In fact, this prime-age blockbuster trend isn’t limited to just the newest names. Even within the broader Top 10 ecosystem, several directors delivered their biggest crowd-pullers at a similar age band:
Ayan Mukerji (Brahmastra – Part One: Shiva): 39 years
Mohit Suri (Saiyaara): 45 years
Ali Abbas Zafar (Sultan): 34 years
Om Raut (Tanhaji): 38 years
Nitesh Tiwari (Dangal): 43 years
Siddharth Anand (War): 41 years


These ages matter not because youth is a virtue, but because they show how the modern marketplace is rewarding directors who can scale up quickly, read the audience sharply, and package an unmistakable theatrical promise. It’s not just about making a good film. It’s about making a film that feels like a must-watch in a theatre, a film that people don’t postpone, don’t wait for OTT for, and don’t consume quietly. The new-wave directors have become specialists in manufacturing urgency. The kind of urgency that converts into massive openings, high footfalls, and loud word of mouth.
Now contrast this with the directors who are conspicuously absent from the Top 10 table. Names that have shaped mainstream Hindi cinema for years: Kabir Khan, Ali Abbas Zafar, Sanjay Leela Bhansali, Rohit Shetty, Karan Johar, Sooraj Barjatya, Anees Bazmee etc. It would be lazy and unfair to interpret their absence as irrelevance. The more accurate reading is this: the definition of a Top 10 all-time blockbuster has changed. The bar is no longer successful or even a super hit. The bar is a cultural event plus a nationwide scale that translates into repeat consumption as well as theatre first must watch. That’s a narrower lane than it sounds, and it’s become brutally competitive.
The age comparison adds an interesting layer, and again, it doesn’t need to be disrespectful to be honest. Today, Karan Johar is 53. Rohit Shetty is 51. Siddharth Anand, who is actually present in the Top 10 Bollywood list with Pathaan is 47, placing him in a middle zone: not the old guard, not the new breakout kid either, but a prime example of a filmmaker who has understood how to build a modern scale action spectacle for theatres. Sanjay Leela Bhansali is 62. Rajkumar Hirani is 63. Anees Bazmee is 63. On paper, that looks like a generational divide. In reality, it’s an adaptation divide.

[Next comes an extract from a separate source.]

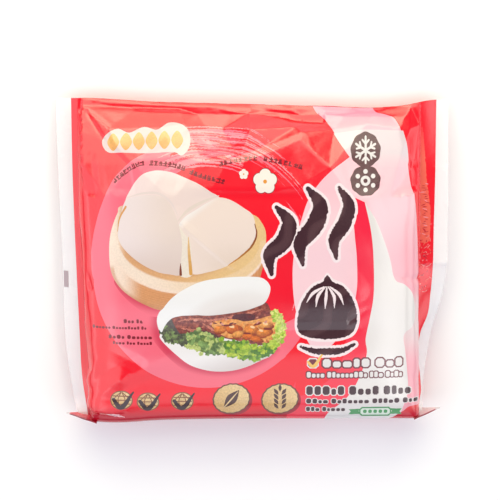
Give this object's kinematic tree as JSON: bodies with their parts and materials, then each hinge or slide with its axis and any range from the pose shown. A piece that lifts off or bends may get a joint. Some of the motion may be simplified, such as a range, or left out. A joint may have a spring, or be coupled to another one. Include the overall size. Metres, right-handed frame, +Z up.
{
  "type": "frozen steamed bun bag",
  "caption": "Shut printed plastic bag filled with frozen folded steamed buns, lying flat on its back, with clear side seals and folded foot corners.",
  "frame": {"origin": "on the floor, under the middle of the bag's bounding box", "axes": "+X across the bag to the right of its print, +Y up the bag towards its top seal, +Z up through its thickness, out of the printed side"},
  "size_m": [0.2424, 0.2022, 0.0421],
  "materials": {
    "printed_film": "glossy printed film, crimson",
    "clear_film": "clear welded film margin, slightly cloudy"
  },
  "bodies": {
    "root": {"bag": "printed_film"}
  },
  "joints": []
}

Because here’s the nuance that makes this discussion mature: Rajkumar Hirani is not out. He is literally in the Top 10 Bollywood list twice with Sanju and PK (if we remove the Hindi dubbed movies). That alone should stop anyone from turning this into a simplistic veterans can’t deliver narrative. However, once the frame widens to the larger Hindi box office conversation, the one influenced by pan-India performance and dubbed cross-market dominance, the leadership leans even more towards directors shaping the biggest, widest, loudest theatrical events. The board becomes more crowded, the competition becomes national, and the space for traditional Hindi studio comfort zones shrinks.


So why are the newer names landing all-time blockbusters time and time again? Because they are building films as products of the current attention economy. Their stories are high-concept and instantly legible. Their pacing is engineered for the first weekend as much as for the second. Their moments are designed to travel on reels, in crowd videos, in dialogues, in music hooks, in entry scenes. Their cinema is not smaller or simpler; it’s simply more ruthless about delivering a theatrical payoff every ten minutes.
Meanwhile, several legacy filmmakers are still operating with an older assumption: that goodwill, brand, and star power will naturally convert into a monster opening and sustained run. In today’s market, goodwill is still valuable, but it’s no longer a guarantee of Top 10 outcomes. The audience now makes its decision faster and often based on whether the film looks like an event. That shift hurts even good films that don’t feel urgent. It hurts storytelling that takes time to bloom. It hurts projects that are sold on prestige instead of adrenaline.
Will the old guard give tough competition to the new-age directors? Yes, and they may do it sooner than people expect. Not by chasing youth, but by adopting the new era’s discipline. The veterans who win next will be the ones who preserve their signature strengths, emotional depth, craft authority, music storytelling, casting instinct, tonal maturity while tightening their packaging for the theatrical race. The comeback formula isn’t complicated; it’s just demanding sharper writing, stronger pacing, bolder scale where needed, and one crystal clear audience promise.
The real headline isn’t old directors vs new directors. The real headline is: the director has become the primary star of the box office era again and the all-time tables are now rewarding filmmakers who can combine conviction with contemporary execution. The next two years will reveal which veterans respond like legacy brands and which respond like challengers.